Memorial Day. Labor Day. The Fourth of July.
Long weekends. Long silences.
There’s something cruel about an extra day off when you’ve got no one to spend it with. The world celebrates more time, while you quietly resent the hours that won’t move fast enough.
Couples flood the lakeside bars. Families light grills. Everyone becomes a little louder, a little warmer, a little more together. And then there’s you—walking past the same goddamn corner store for the third time, pretending you're headed somewhere specific.
It’s not just loneliness. It’s the performance of it.
Like you’re the only one who didn’t get the invite. Like the quiet around you is your fault.
On normal days, the distractions help. Work. Deadlines. The steady hum of obligation. But holidays strip that away. They gift you space, and sometimes space is the last thing you need.
Because space turns into thought.
Thought turns into memory.
And memory—well, that one never plays fair.
You start scrolling through old messages. Wondering if you should’ve sent that last text. Replaying the last time someone laughed with you instead of at a screen.
Even the city sounds different.
Like it knows you’re listening.
And the worst part?
No one checks in.
Because holidays are supposed to be happy.

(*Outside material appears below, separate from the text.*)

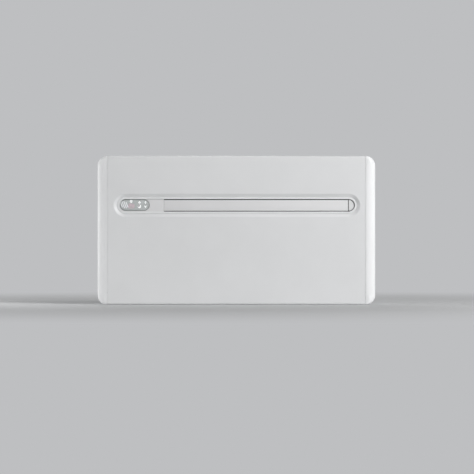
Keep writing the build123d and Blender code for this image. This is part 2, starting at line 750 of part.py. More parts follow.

And no one wants to ruin their weekend with someone else’s ache.
So you pour a drink.
Or light a candle.
Or lie on your back, ceiling-staring, whispering to no one in particular,
“Just get me to Tuesday.”
But maybe—
Maybe one day, you’ll love someone who makes these long weekends feel short.
Who’ll make extra time feel like a gift again.
And until then?
You survive them.
Quietly.
Softly.
Like a prayer no one hears but still somehow works.
// Scorpio Veil
I don’t beg for company.
I seduce the silence—
until even the ache wants to stay.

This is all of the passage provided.